HTTP/0.9 is the first version of HTTP. This version was first written to comply with the exactions given by Tim Berners-Lee about the transport of HTML pages at the CERN. Therefore, he implemented very simple requests, that is to say only the one to get a document (the GET method)! We cannot but ask for a document; it is impossible to send "personal" data to servers.

Why HTTP/0.9? When Tim Berners-Lee invented this protocol, there was no version number. HTTP/0.9 got its number only when HTTP/1.0 was written (HTTP/1.0 is the first HTTP protocol described in a RFC) and it was decided that this new version would be called HTTP/1.0.

Example of HTTP/0.9 request

All HTTP/0.9 requests look like this one:

GET http://www2.themanualpage.org/http/hello.txt

Hello

The requested document arrives straigth after the request has been received, and then the connection is closed by the server.

In HTTP/0.9, there is only the GET method. Everything is performed using this method, even sending data to the server (the requested URI looks then like this: http://www.foo.bar/url?var1=foo; what follows the first question mark means "the variable called var1 is set to 'foo'").

Advantages of HTTP/0.9

HTTP/0.9 has some undeniable advantages: it does not rely on the transport layer (layer 4: TCP or UDP) and it can be used to carry any kind of documents. There is nothing more simple than HTTP/0.9.

Restrictions

HTTP/0.9 has obviously some limitations that will be partially solved by HTTP/1.0, and then HTTP/1.1.

The first drawback is that the connection between the client and the server is closed every time after the server has replied to a request.

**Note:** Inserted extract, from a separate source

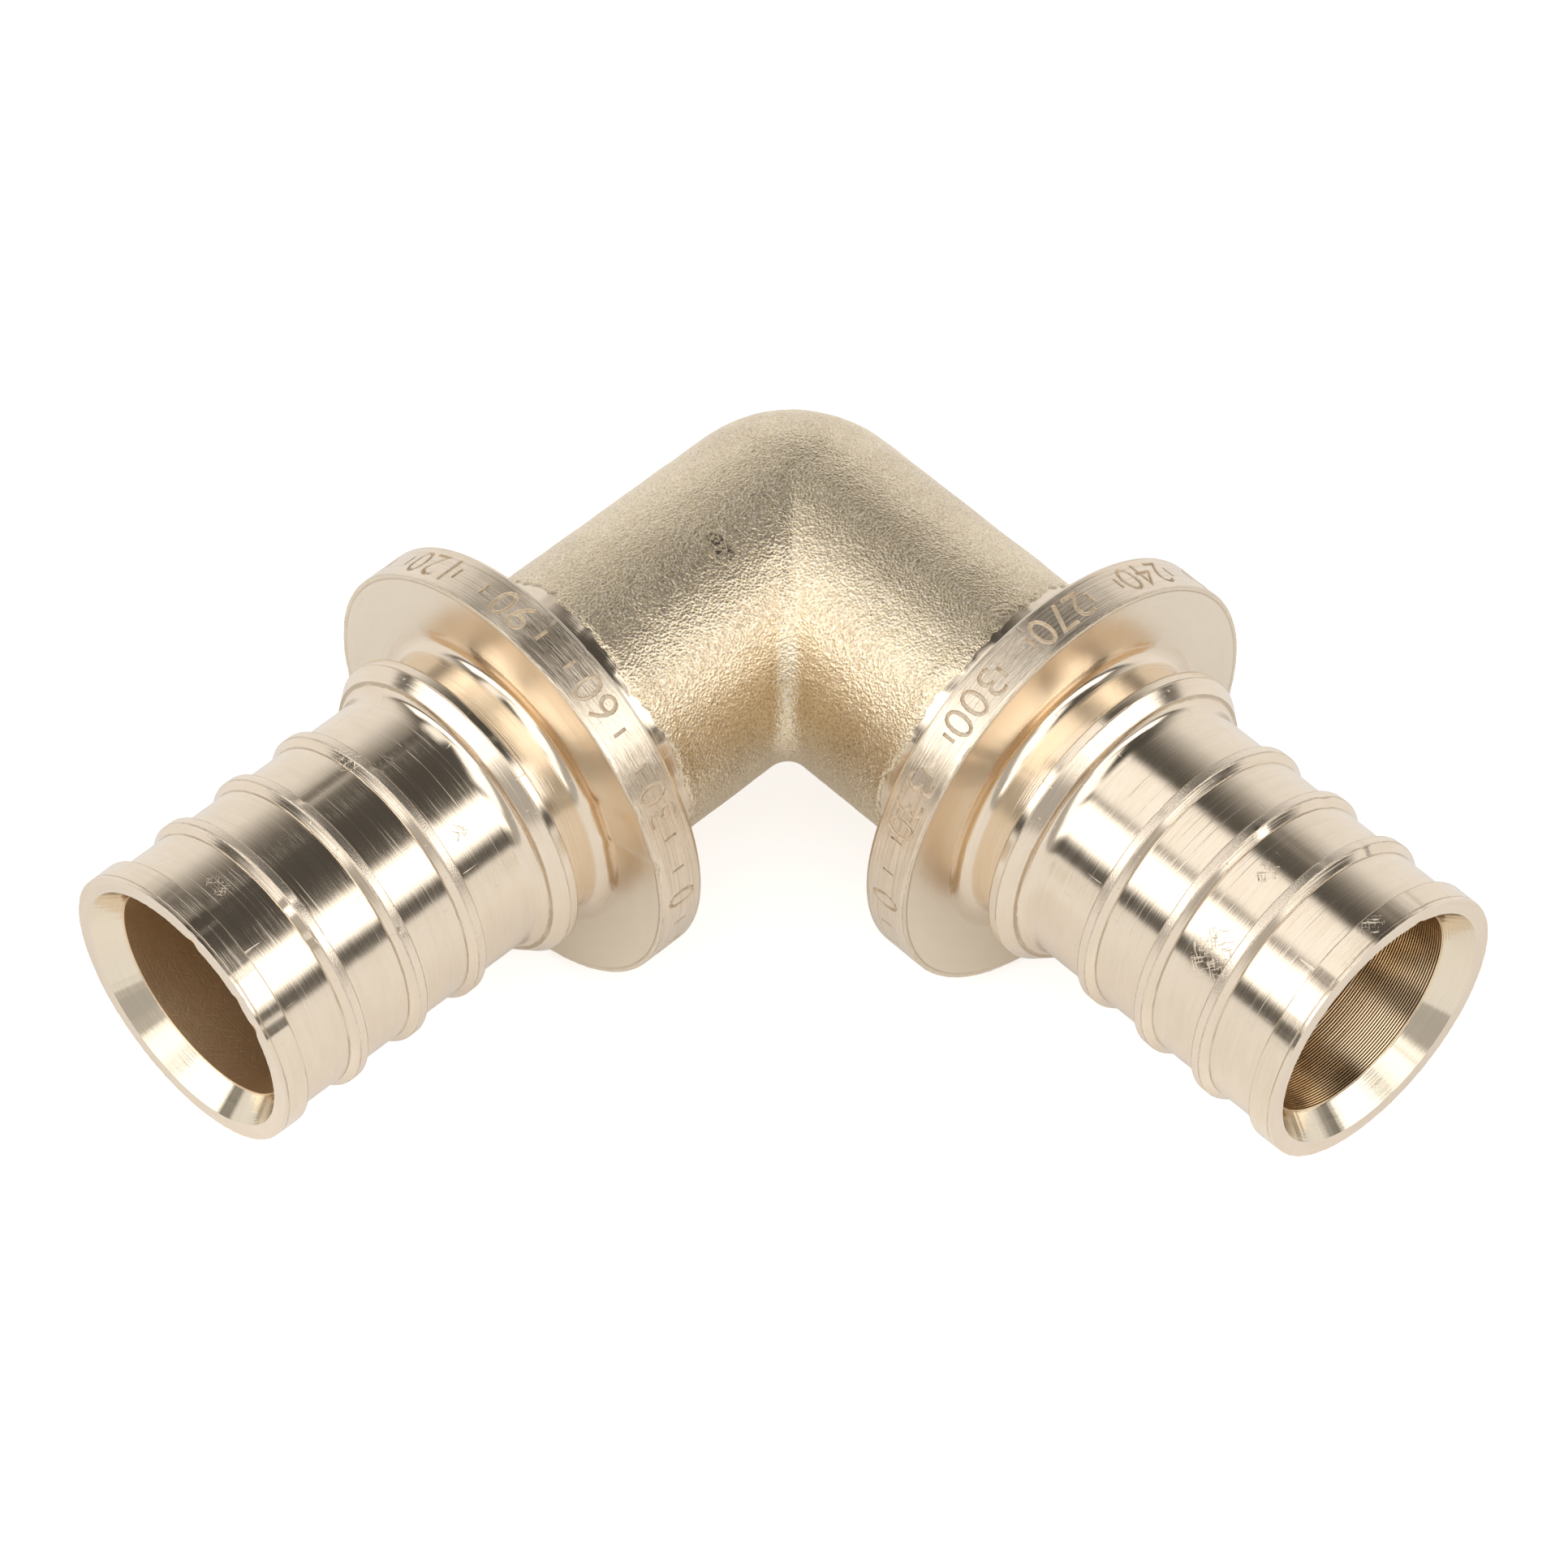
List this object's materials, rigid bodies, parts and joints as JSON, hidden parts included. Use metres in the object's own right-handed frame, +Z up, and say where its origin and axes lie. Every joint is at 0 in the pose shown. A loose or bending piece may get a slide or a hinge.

The consequences are the following ones:

  • the client must open a connection for every document to be downloaded, especially for images. With a web page that contains 3 images, the client must open 4 connection in a row, and opening a connection is a slow process.
  • the user cannot but wait...
  • the network is congestioned by requests to open a connection
  • web browser open several connection at the same time (up to 4 for Netscape); servers are then also congestioned.

HTTP/0.9 is also not able to manage caches. Document transfers are not optimised at all.

We can send data to a server only by using a specific GET request, and this limits the amount of data we can send; let's also notice that this data is written in the URI, not hidden or encrypted, so there are problems of confidentiality.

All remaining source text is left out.